#### The problem
Set down word for word each line from the start of the listing through the line that contains "pompom.location = tip", both included.

#### Data provided
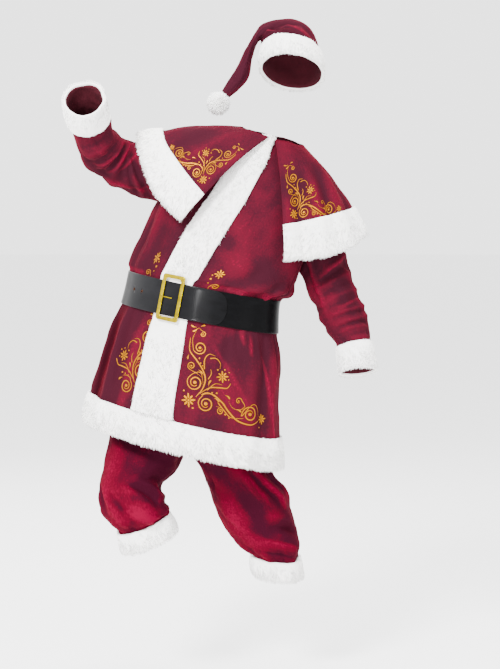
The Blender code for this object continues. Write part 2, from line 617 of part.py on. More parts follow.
def build_leg(name, form, side, looks, suit):
    """A trouser leg: half of the pelvis, open along the middle, and the leg's tube."""
    stations = form.stations_between(0, form.stations[-1] - TURN_IN)
    grid = form.grid(stations, range(LIMB_COLUMNS), 0)
    outer = LIMB_COLUMNS * 3 // 4
    open_rows = len(PELVIS) - 1
    faces = []
    for r, c in np.ndindex(len(stations) - 1, LIMB_COLUMNS):
        inside = c >= outer if side > 0 else c < LIMB_COLUMNS - outer - 1 or c == LIMB_COLUMNS - 1
        if r < open_rows and inside:
            continue
        faces += facet_pair(r, c, LIMB_COLUMNS)
    used = sorted({index for face in faces for index in face})
    number = {old: new for new, old in enumerate(used)}
    points = grid.reshape(-1, 3)[used]
    faces = [tuple(number[index] for index in face) for face in faces]
    leg = add_object("trouser_leg_" + name, points, faces, looks["velvet"], suit)
    thicken(leg)
    last = form.stations[-1]
    plush_ring("trouser_cuff_" + name, form, last - 1, last, looks["plush"], suit)


# ---------------------------------------------------------------- hat
def build_hat(form, looks, suit):
    """Velvet cone folded over to one side, its plush band and its pompom."""
    columns = range(HAT_COLUMNS)
    stations = form.stations_between(TURN_IN, len(HAT) - 1)
    sheet("hat_body", form.grid(stations, columns, 0), True, looks["velvet"], suit)
    plush_ring("hat_band", form, 0, level(HAT, "band_top"), looks["plush"], suit)
    end = HAT[-1]
    tip = Vector(((end.ax + end.bx) / 2, end.y, (end.az + end.bz) / 2))
    towards = (tip - Vector(((HAT[-2].ax + HAT[-2].bx) / 2, HAT[-2].y, (HAT[-2].az + HAT[-2].bz) / 2)))
    shape = bmesh.new()
    bmesh.ops.create_uvsphere(shape, u_segments=14, v_segments=8, radius=POMPOM_RADIUS)
    mesh = bpy.data.meshes.new("hat_pompom")
    shape.to_mesh(mesh)
    shape.free()
    mesh.shade_smooth()
    mesh.materials.append(looks["plush"])
    pompom = bpy.data.objects.new("hat_pompom", mesh)
    suit.objects.link(pompom)
    pompom.location = tip + towards.normalized() * (POMPOM_RADIUS + 4 * TOUCH)


# ---------------------------------------------------------------- the suit
def new_collection(name):
    """A collection linked to the scene."""
    made = bpy.data.collections.new(name)
    bpy.context.scene.collection.children.link(made)
    return made


def main():
    """Build every piece of the suit."""
    for old in list(bpy.data.objects):
        bpy.data.objects.remove(old, do_unlink=True)
    suit, cutters = new_collection("Santa suit"), new_collection("Cutters")
    looks = {
        "velvet": material("Burgundy velvet", (0.16, 0.008, 0.025), 0.75),
        "plush": material("White plush", (0.86, 0.85, 0.82), 0.9),
        "leatherette": material("Black leatherette", (0.02, 0.02, 0.022), 0.4),
        "gold": material("Gold buckle", (0.75, 0.55, 0.12), 0.25, 1.0),
    }
    coat = ring_form(COAT, rows_of(COAT, (5, 10, 12)), COAT_COLUMNS, COAT_FOLDS)
    right_arm = ring_form(RIGHT_SLEEVE, rows_of(RIGHT_SLEEVE, (7, 8)), LIMB_COLUMNS, SLEEVE_FOLDS)
    left_arm = ring_form(LEFT_SLEEVE, rows_of(LEFT_SLEEVE, (7,)), LIMB_COLUMNS, SLEEVE_FOLDS)
    cape = rib_form(CAPE, CAPE_STATIONS, CAPE_COLUMNS)
    keep_clear(cape, (coat, right_arm, left_arm), CAPE_CLEAR)

    panels = build_coat(coat, looks, suit)
    body = add_cutter("coat_filled", *closed_tube(coat, WALL / 2 + TOUCH), cutters)
    for name, arm in (("right", right_arm), ("left", left_arm)):
        hole = add_cutter("armhole_" + name, *closed_tube(arm, -WALL / 2), cutters)
        for panel in panels:
            cut(panel, hole)
    build_sleeve("right", right_arm, RIGHT_SLEEVE, body, looks, suit)
    build_sleeve("left", left_arm, LEFT_SLEEVE, body, looks, suit)
    build_cape(cape, looks, suit)
    build_belt(coat, looks, suit, cutters)
    build_buckle(coat, looks, suit)
    build_leg("right", leg_rows(RIGHT_LEG, -1), -1, looks, suit)
    build_leg("left", leg_rows(LEFT_LEG, 1), 1, looks, suit)
    build_hat(ring_form(HAT, rows_of(HAT, (0, 1, 3), TURN_IN), HAT_COLUMNS), looks, suit)


main()
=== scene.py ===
"""Looks of a santa suit in worn form: velvet coat, cape, trousers and hat, plush bands, belt and buckle.

Every cloth is a surface that is addressed by turns round it (u) and rows down it (v).  Its thin shell,
its creases, the plush bands and the printed scrolls on it are all made from that one surface.
Metres, +Z up, the front faces -Y, and the origin is at the base of the neck.
"""
import logging
import math
from collections.abc import Callable
from dataclasses import astuple, dataclass, field
from enum import Enum

import bpy
import numpy as np
from mathutils import Matrix, Vector
from mathutils.bvhtree import BVHTree


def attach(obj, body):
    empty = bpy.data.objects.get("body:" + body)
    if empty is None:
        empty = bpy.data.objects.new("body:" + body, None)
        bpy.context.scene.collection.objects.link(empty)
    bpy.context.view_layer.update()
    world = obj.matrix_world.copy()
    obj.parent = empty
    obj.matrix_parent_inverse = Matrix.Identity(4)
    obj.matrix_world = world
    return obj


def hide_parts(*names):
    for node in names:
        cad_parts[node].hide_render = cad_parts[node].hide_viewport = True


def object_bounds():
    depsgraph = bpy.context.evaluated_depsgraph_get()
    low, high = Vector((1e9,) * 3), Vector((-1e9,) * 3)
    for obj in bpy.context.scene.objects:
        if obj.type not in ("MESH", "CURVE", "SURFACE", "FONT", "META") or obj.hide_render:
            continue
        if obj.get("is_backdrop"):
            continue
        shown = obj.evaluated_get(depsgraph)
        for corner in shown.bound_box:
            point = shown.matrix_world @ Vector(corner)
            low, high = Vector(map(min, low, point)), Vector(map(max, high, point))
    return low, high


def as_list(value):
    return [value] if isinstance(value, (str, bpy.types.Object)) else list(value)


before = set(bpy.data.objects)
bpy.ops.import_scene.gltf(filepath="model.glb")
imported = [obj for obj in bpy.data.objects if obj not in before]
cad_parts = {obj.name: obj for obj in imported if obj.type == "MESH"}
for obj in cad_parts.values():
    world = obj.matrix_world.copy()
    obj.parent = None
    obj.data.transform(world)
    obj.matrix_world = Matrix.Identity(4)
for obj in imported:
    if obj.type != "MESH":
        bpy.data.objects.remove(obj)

CAD_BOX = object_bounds()
LOG = logging.getLogger("santa suit")
Array = np.ndarray

WALL = 0.0025            # room of the cloth in the frame
CLOTH = 0.0018           # thickness of the velvet that is shown
TOUCH = 0.0003           # between a piece and the cloth that it lies on
PLUSH = 0.012            # reach of the pile above the cloth
STRAP = 0.0025           # belt leatherette
STEP = 1e-3              # part of a turn or row over which slopes are taken
NARROW = 0.012           # widest stroke of painted light that is the edge of a sharp fold
PAINTED_STROKE_RISE = 0.0011        # height of such a stroke whose painted light is 1
SHADE_RISE = 0.01        # height of a crease whose painted highlight on the pile is 1
UNDER_BAND = 0.12        # rows by which the velvet ends short of its plush band
SPREAD = (0.7548776662, 0.5698402910)   # steps that scatter places evenly over a square
GOLDEN_TURN = 2.39996    # angle that scatters tufts evenly over a ball
ARMHOLE_EDGE = 0.02      # how deep in a sleeve an armhole's ragged edge points may lie
NEAR = 0.01              # round a sleeve's box, within which points are tested
TOO_DEEP = 0.08          # depth in a sleeve that only comes from the wrong side of it


# ---------------------------------------------------------------- tables of the forms
@dataclass(frozen=True)
class Section:
    """One ring: its outline's two points, its middle, its depths, and how it leans and turns."""

    name: str
    ax: float
    az: float
    bx: float
    bz: float
    y: float
    front: float
    back: float
    pitch: float
    yaw: float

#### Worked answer
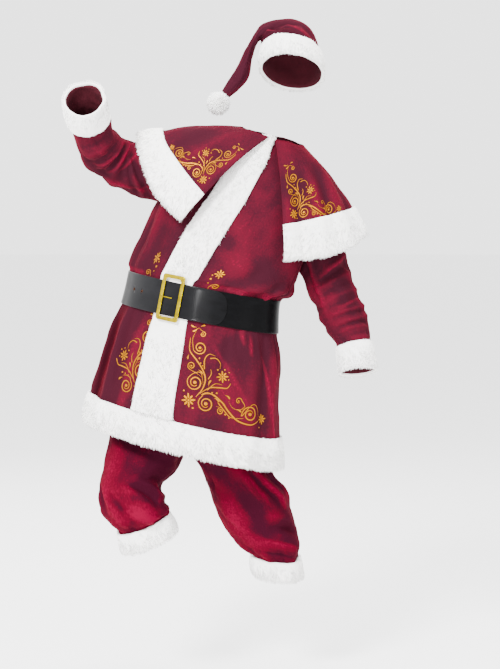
The Blender code for this object continues. Write part 2, from line 617 of part.py on. More parts follow.
def build_leg(name, form, side, looks, suit):
    """A trouser leg: half of the pelvis, open along the middle, and the leg's tube."""
    stations = form.stations_between(0, form.stations[-1] - TURN_IN)
    grid = form.grid(stations, range(LIMB_COLUMNS), 0)
    outer = LIMB_COLUMNS * 3 // 4
    open_rows = len(PELVIS) - 1
    faces = []
    for r, c in np.ndindex(len(stations) - 1, LIMB_COLUMNS):
        inside = c >= outer if side > 0 else c < LIMB_COLUMNS - outer - 1 or c == LIMB_COLUMNS - 1
        if r < open_rows and inside:
            continue
        faces += facet_pair(r, c, LIMB_COLUMNS)
    used = sorted({index for face in faces for index in face})
    number = {old: new for new, old in enumerate(used)}
    points = grid.reshape(-1, 3)[used]
    faces = [tuple(number[index] for index in face) for face in faces]
    leg = add_object("trouser_leg_" + name, points, faces, looks["velvet"], suit)
    thicken(leg)
    last = form.stations[-1]
    plush_ring("trouser_cuff_" + name, form, last - 1, last, looks["plush"], suit)


# ---------------------------------------------------------------- hat
def build_hat(form, looks, suit):
    """Velvet cone folded over to one side, its plush band and its pompom."""
    columns = range(HAT_COLUMNS)
    stations = form.stations_between(TURN_IN, len(HAT) - 1)
    sheet("hat_body", form.grid(stations, columns, 0), True, looks["velvet"], suit)
    plush_ring("hat_band", form, 0, level(HAT, "band_top"), looks["plush"], suit)
    end = HAT[-1]
    tip = Vector(((end.ax + end.bx) / 2, end.y, (end.az + end.bz) / 2))
    towards = (tip - Vector(((HAT[-2].ax + HAT[-2].bx) / 2, HAT[-2].y, (HAT[-2].az + HAT[-2].bz) / 2)))
    shape = bmesh.new()
    bmesh.ops.create_uvsphere(shape, u_segments=14, v_segments=8, radius=POMPOM_RADIUS)
    mesh = bpy.data.meshes.new("hat_pompom")
    shape.to_mesh(mesh)
    shape.free()
    mesh.shade_smooth()
    mesh.materials.append(looks["plush"])
    pompom = bpy.data.objects.new("hat_pompom", mesh)
    suit.objects.link(pompom)
    pompom.location = tip + towards.normalized() * (POMPOM_RADIUS + 4 * TOUCH)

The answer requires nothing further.